La guerra de Ucrania ha aletargado la otra guerra, la de la calle Génova. De madrugada, los barones populares salieron de su encuentro con Pablo Casado, que resistió las presiones y se mantendrá en su puesto hasta el congreso. El todavía presidente del PP ha logrado una victoria pírrica, una salida airosa, con dignidad dicen en su entorno, después de ser abandonado por todos, incluidos sus fieles.
La sociedad ha evolucionado. Julio César fue acuchillado en las escaleras del Senado. Casado también, pero sin sangre, aunque eso no impide la decepción y la humillación de alguien que todavía no entiende qué ha pasado. Qué le ha pasado.
La guerra civil con Ayuso desencadenó acontecimientos, pero Ayuso no ha salido vencedora. Se ha replegado a los cuarteles de invierno porque los barones no estaban dispuestos a darle la joya de la corona: la presidencia del partido.

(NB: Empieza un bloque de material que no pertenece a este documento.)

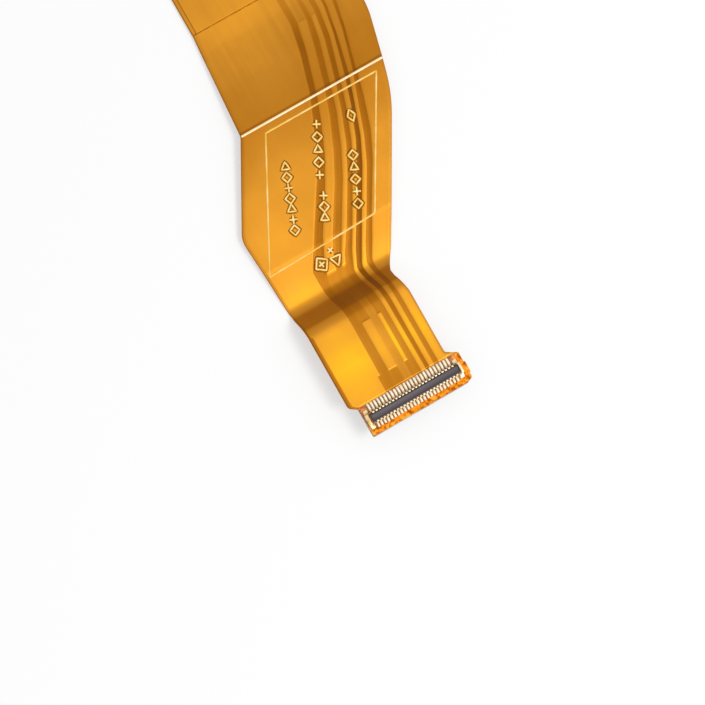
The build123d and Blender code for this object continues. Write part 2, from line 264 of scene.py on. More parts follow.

Primero, porque ciertamente es un valor en alza que favorece sus expectativas, pero está por ver que fuera de Madrid tenga el mismo éxito que en la capital y porque tiene los pies manchados de barro con el asunto del trato de favor a su hermano. Está también por ver qué decide la fiscalía, pero cada día surgen datos. En solo 24 horas, el perfil profesional de Tomás Díaz Ayuso se ha borrado de las redes sociales porque, según la empresa, para la que supuestamente trabajaba, no tenía las competencias de las que se jactaba, y las mascarillas que adquirió no eran, ni de lejos, las que figuraban en el contrato. Amén de que su hermana, la todopoderosa presidenta Isabel, habló de comisiones. Tuvo que salir el general Miguel Ángel Rodríguez para puntualizar en un comunicado: no son comisiones son contraprestaciones.
Casado pensaba que en esta guerra civil, con corrupción mediante, el partido le iba a dar apoyo. No ha sido así porque los barones veían a un líder errático, demasiado ocupado en hacerles la cama con la mano ejecutora de Teodoro García Egea, y, lo más importante, que no despegaba en las encuestas cuando enfrente tenía al peor PSOE y al Gobierno enfrascado en cuitas internas. Alberto Núñez Feijóo, el eterno candidato, la eterna esperanza, salió del armario porque vio su oportunidad. Era el momento con una clara dicotomía: ni Ayuso, ni Casado. Los barones salieron en tromba en su apoyo, en su salvación, porque salvar al ganador siempre es más beneficioso que auxiliar al que se está cayendo por el precipicio. Así Pablo Casado cavó su tumba.
Las encuestas que conoceremos este fin de semana no serán un buen augurio porque la bronca, patética y desangrada, ha dejado en las raspas al PP y ha engordado a Vox. Que Sánchez no convoque elecciones se ha interpretado como un favor al Partido Popular, para que pueda recuperarse con el efecto Feijóo, un efecto que no será inmediato porque, fuera de Galicia, Feijóo es un perfecto desconocido. Pero, no se equivoquen, sin un PP razonable, la izquierda tiene un problema, aunque Feijóo sea peor candidato que Casado para Sánchez, porque representa un PP más centrado.
La izquierda y la derecha, el país en general, deben ponerse las pilas porque Vox no ha encontrado su techo. La izquierda necesita recuperar la ilusión para que los votantes vuelvan a sumarse al proyecto de la coalición que está resentido. El PSOE no está para tirar cohetes y Yolanda Díaz todavía va en pañales. Los dos partidos necesitan tiempo y el PP, el tercero en discordia, también, porque sin un partido de derechas sólido el camino de la ultraderecha facciosa y populista está expedito. Sánchez no le ha hecho un favor al PP, ni el PP debe asumirlo como tal. Ha hecho un favor a los grandes partidos del bipartidismo para salvar los muebles en 2023, y la guerra no lo va a poner fácil porque el horizonte de recuperación económica se va a ensombrecer, y de qué manera.
Ahora Feijóo debe deshojar su margarita y dejar atada su sucesión en Galicia. Es el candidato a voces para salvar a un PP derrengado por un suicido colectivo en directo, pero también es la única esperanza de frenar a la ultraderecha que, otra vez la guerra, va a ayudar a subir enteros.